§ The request
Search the listing below for the string "nodes" and copy every line where it occurs.

§ Dataset content
────────

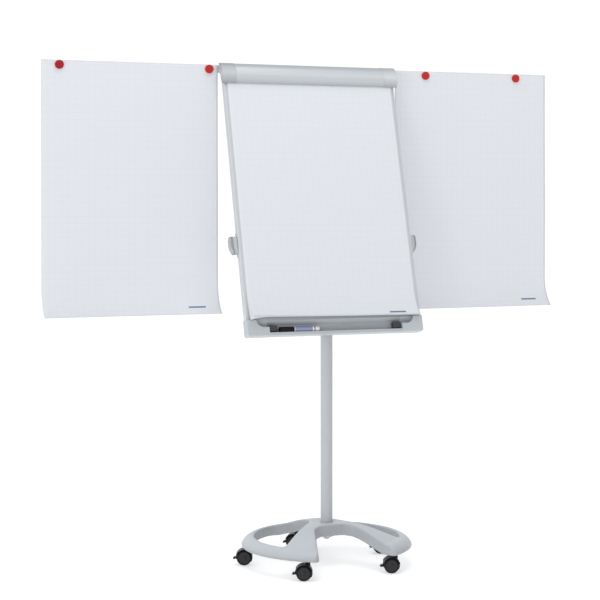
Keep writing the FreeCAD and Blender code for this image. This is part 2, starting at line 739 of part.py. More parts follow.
def paper_pad():
    curl_start = PAD_TOP - (PAD_LENGTH - PAD_CURL_LENGTH)
    front = -0.4 - PAD_THICK
    turn = PAD_CURL_LENGTH / PAD_CURL_RADIUS
    wire = curled_outline(front, -0.4, PAD_TOP, curl_start, PAD_CURL_RADIUS, turn)
    pad = Part.Face(wire).extrude(V(PAPER_WIDTH, 0, 0))
    pad.translate(V(-PAPER_WIDTH / 2, 0, 0))
    holes = [rod(V(x, -6, 1022), V(x, 2, 1022), 3.6) for x in (-150, 150)]
    return lean(cut(pad, holes))


SHEET_CURL_RADIUS = 150


def hanging_sheet(side):
    front = ARM_FACE - 0.3 - SHEET_THICK
    turn = SHEET_CURL_LENGTH / SHEET_CURL_RADIUS
    curl_drop = SHEET_CURL_RADIUS * math.sin(turn)
    curl_start = SHEET_TOP - (SHEET_DROP - curl_drop)
    wire = curled_outline(front, front + SHEET_THICK, SHEET_TOP, curl_start, SHEET_CURL_RADIUS, turn)
    sheet = Part.Face(wire).extrude(V(PAPER_WIDTH, 0, 0))
    inner = SHEET_INNER[side]
    sheet.translate(V(inner if side == "right" else -inner - PAPER_WIDTH, 0, 0))
    return sheet


# ---- side arms ----
def arm_bracket():
    """Right-hand bracket: a foot on the back of the top profile with two lugs round the pin."""
    foot = box(322, 346, 185, 210, ARM_LOW - 11, ARM_HIGH + 5.5)
    lugs = []
    for z0, z1 in ((ARM_LOW - 5.5, ARM_LOW - 0.4), (ARM_HIGH + 0.4, ARM_HIGH + 5.5)):
        tongue = box(PIN_X - 6.5, PIN_X + 6.5, 205, PIN_Y, z0, z1)
        lugs.append(tongue.fuse(Part.makeCylinder(6.5, z1 - z0, V(PIN_X, PIN_Y, z0))))
    bracket = fuse([foot] + lugs)
    board_room = lean(box(280, 400, -60, 27.2, 900, 1041))
    hinge_room = lean(box(280, 400, -60, 29.6, 1030, 1060))
    pin_hole = Part.makeCylinder(PIN_R + 0.02, 60, V(PIN_X, PIN_Y, ARM_LOW - 15))
    return cut(bracket, [board_room, hinge_room, pin_hole])


def arm_pins():
    pins = []
    for x in (-PIN_X, PIN_X):
        shank = Part.makeCylinder(PIN_R, ARM_HIGH - ARM_LOW + 12, V(x, PIN_Y, ARM_LOW - 6))
        head = Part.makeCylinder(5, 1.8, V(x, PIN_Y, ARM_HIGH + 5.7))
        pins.append(shank.fuse(head))
    return Part.makeCompound(pins)


def side_arm():
    """Right-hand arm: a flat steel bar with a rolled eye at its pin."""
    eye = Part.makeCylinder(6.4, ARM_HIGH - ARM_LOW, V(PIN_X, PIN_Y, ARM_LOW))
    bar = box(PIN_X, ARM_REACH, ARM_FACE, ARM_FACE + ARM_THICK, ARM_LOW, ARM_HIGH)
    bar = bar.makeFillet(13, edges_along(bar, V(0, 1, 0), lambda p: p.x > 900))
    neck = box(PIN_X - 3, PIN_X + 5, ARM_FACE, PIN_Y, ARM_LOW, ARM_HIGH)
    hole = Part.makeCylinder(PIN_R + RUN, 80, V(PIN_X, PIN_Y, ARM_LOW - 20))
    return fuse([eye, neck, bar]).cut(hole)


def magnet(x):
    back = ARM_FACE - 0.3 - SHEET_THICK - 0.2
    disc = rod(V(x, back, MAGNET_Z), V(x, back - MAGNET_THICK, MAGNET_Z), MAGNET_R)
    rim = [e for e in disc.Edges if e.BoundBox.YMax < back - MAGNET_THICK + 0.1]
    return disc.makeFillet(3, rim)


# ---- marker ----
MARKER_Y = 1.5
MARKER_Z = 22.2


def marker_body():
    start = MARKER_LEFT + MARKER_CAP
    barrel = rod(V(start, MARKER_Y, MARKER_Z), V(MARKER_RIGHT, MARKER_Y, MARKER_Z), 10)
    barrel = barrel.makeFillet(2, [e for e in barrel.Edges if e.BoundBox.XMin > MARKER_RIGHT - 0.1])
    neck = rod(V(start - 26, MARKER_Y, MARKER_Z), V(start, MARKER_Y, MARKER_Z), 7)
    nib = rod(V(start - 40, MARKER_Y, MARKER_Z), V(start - 26, MARKER_Y, MARKER_Z), 3)
    return fuse([barrel, neck, nib])


def marker_cap():
    end = MARKER_LEFT + MARKER_CAP - 0.3
    cap = rod(V(MARKER_LEFT, MARKER_Y, MARKER_Z), V(end, MARKER_Y, MARKER_Z), 11)
    cap = cap.makeFillet(2, [e for e in cap.Edges if e.BoundBox.XMax < MARKER_LEFT + 0.1])
    room = rod(V(MARKER_LEFT + 8, MARKER_Y, MARKER_Z), V(end + 1, MARKER_Y, MARKER_Z), 7 + RUN)
    return cap.cut(room)


# ---- assembly ----
def both_sides(name, shape):
    return {f"{name}_right": shape, f"{name}_left": mirror_x(shape)}


def all_pieces():
    pieces = {
        "base_casting": base_casting(),
        "hub_plate": hub_plate(),
        "hub_bolts": hub_bolts(),
        "column_tube": column_tube(),
        "column_cap": column_cap(),
        "lower_guide_block": guide_block("lower"),
        "upper_guide_block": guide_block("upper"),
        "guide_liners": guide_liners(),
        "spine_plate": spine_plate(),
        "spine_screws": spine_screws(),
        "cross_rails": cross_rails(),
        "shaft_bearings": shaft_bearings(),
        "release_shaft": release_shaft(),
        "whiteboard_panel": lean(whiteboard_panel()),
        "top_profile": lean(top_profile()),
        "bottom_profile": lean(bottom_profile()),
        "pen_tray": lean(pen_tray()),
        "tray_stops": tray_stops(),
        "clamp_cover": lean(clamp_cover()),
        "hinge_rod": lean(hinge_rod()),
        "pad_pins": pad_pins(),
        "paper_pad": paper_pad(),
        "arm_pins": arm_pins(),
        "sheet_left": hanging_sheet("left"),
        "sheet_right": hanging_sheet("right"),
        "marker_body": lean(marker_body()),
        "marker_cap": lean(marker_cap()),
    }
    pieces.update(casters())
    pieces.update(both_sides("release_handle", lean(release_handle())))
    pieces.update(both_sides("side_profile", lean(side_profile())))
    pieces.update(both_sides("tray_corner", lean(tray_corner())))
    pieces.update(both_sides("top_corner", lean(top_corner())))
    pieces.update(both_sides("clamp_cap", lean(clamp_cap())))
    pieces.update(both_sides("arm_bracket", arm_bracket()))
    pieces.update(both_sides("side_arm", side_arm()))
    for place, x in MAGNET_X.items():
        pieces[f"magnet_{place}"] = magnet(x)
    return pieces


def footprint_middle(pieces):
    bounds = FreeCAD.BoundBox()
    for shape in pieces.values():
        bounds.add(shape.optimalBoundingBox(False))
    return V(bounds.Center.x, bounds.Center.y, 0)


PIECES = all_pieces()
ORIGIN = footprint_middle(PIECES)

os.makedirs("parts", exist_ok=True)
for node, shape in PIECES.items():
    shape.translate(-ORIGIN)
    shape.exportStep(f"parts/{node}.step")
print("pieces:", len(PIECES), "origin moved by:", tuple(round(v, 3) for v in -ORIGIN))
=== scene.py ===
"""Looks of the flipchart easel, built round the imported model.

Metres, in the model's own frame: +X to the reader's right, -Y towards the reader, +Z up.
Sizes are written in millimetres and pass through standing() or board().
"""
import json
import math

import bmesh
import bpy
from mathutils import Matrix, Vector, noise


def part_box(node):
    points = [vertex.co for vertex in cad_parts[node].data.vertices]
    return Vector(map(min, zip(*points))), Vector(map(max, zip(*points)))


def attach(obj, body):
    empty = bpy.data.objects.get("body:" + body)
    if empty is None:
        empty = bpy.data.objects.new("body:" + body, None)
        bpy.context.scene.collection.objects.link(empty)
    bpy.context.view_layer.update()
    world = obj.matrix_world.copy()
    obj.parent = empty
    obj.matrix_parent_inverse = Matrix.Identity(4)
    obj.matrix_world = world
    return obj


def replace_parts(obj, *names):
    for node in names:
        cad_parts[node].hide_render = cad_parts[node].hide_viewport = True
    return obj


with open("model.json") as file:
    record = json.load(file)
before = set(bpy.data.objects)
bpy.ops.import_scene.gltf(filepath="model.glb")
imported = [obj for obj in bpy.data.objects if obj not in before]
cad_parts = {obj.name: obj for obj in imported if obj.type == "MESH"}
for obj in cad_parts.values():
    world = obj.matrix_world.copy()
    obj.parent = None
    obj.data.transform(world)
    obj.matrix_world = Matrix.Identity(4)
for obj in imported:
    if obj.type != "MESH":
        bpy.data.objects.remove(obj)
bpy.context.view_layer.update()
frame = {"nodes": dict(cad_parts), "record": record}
NODES = frame["nodes"]

# ---- places ----
MM = 0.001
LEAN = math.radians(15.2)
TUBE_RADIUS = 22.5
tube_low, tube_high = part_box("column_tube")
COLUMN_X = (tube_low.x + tube_high.x) / 2
COLUMN_Y = tube_low.y + TUBE_RADIUS * MM
BOARD_FOOT_Y, BOARD_FOOT_Z = -96, 868


def standing(x, y, z):
    """A point measured from the column's axis on the floor."""
    return Vector((COLUMN_X + x * MM, COLUMN_Y + y * MM, z * MM))


def board(x, y, up):
    """A point in the board's own axes: y into the board, up its slope from the tray's foot."""
    return standing(x, BOARD_FOOT_Y + y * math.cos(LEAN) + up * math.sin(LEAN),
                    BOARD_FOOT_Z - y * math.sin(LEAN) + up * math.cos(LEAN))


# ---- materials ----
def ramp_of(tree, factor, low, high, start=0.3, end=0.7):
    ramp = tree.nodes.new("ShaderNodeValToRGB")
    ramp.color_ramp.elements[0].position = start
    ramp.color_ramp.elements[0].color = (*low, 1)
    ramp.color_ramp.elements[1].position = end
    ramp.color_ramp.elements[1].color = (*high, 1)
    tree.links.new(factor, ramp.inputs["Fac"])
    return ramp.outputs["Color"]


def stretched(tree, stretch):
    """Object coordinates, squeezed along the axes where a pattern is long."""
    coordinate = tree.nodes.new("ShaderNodeTexCoord")
    mapping = tree.nodes.new("ShaderNodeMapping")
    mapping.inputs["Scale"].default_value = stretch
    tree.links.new(coordinate.outputs["Object"], mapping.inputs["Vector"])
    return mapping.outputs["Vector"]


def noise_of(tree, vector, scale, detail=3.0, roughness=0.55):
    texture = tree.nodes.new("ShaderNodeTexNoise")
    texture.inputs["Scale"].default_value = scale
    texture.inputs["Detail"].default_value = detail
    texture.inputs["Roughness"].default_value = roughness
    tree.links.new(vector, texture.inputs["Vector"])
    return texture.outputs["Fac"]


def math_of(tree, operation, first, second=0.0, third=0.0):
    node = tree.nodes.new("ShaderNodeMath")
    node.operation = operation
    for socket, value in zip(node.inputs, (first, second, third)):
        if isinstance(value, (int, float)):
            socket.default_value = value
        else:
            tree.links.new(value, socket)
    return node.outputs["Value"]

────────

§ Finished exercise
frame = {"nodes": dict(cad_parts), "record": record}
NODES = frame["nodes"]
    ramp = tree.nodes.new("ShaderNodeValToRGB")
    coordinate = tree.nodes.new("ShaderNodeTexCoord")
    mapping = tree.nodes.new("ShaderNodeMapping")
    texture = tree.nodes.new("ShaderNodeTexNoise")
    node = tree.nodes.new("ShaderNodeMath")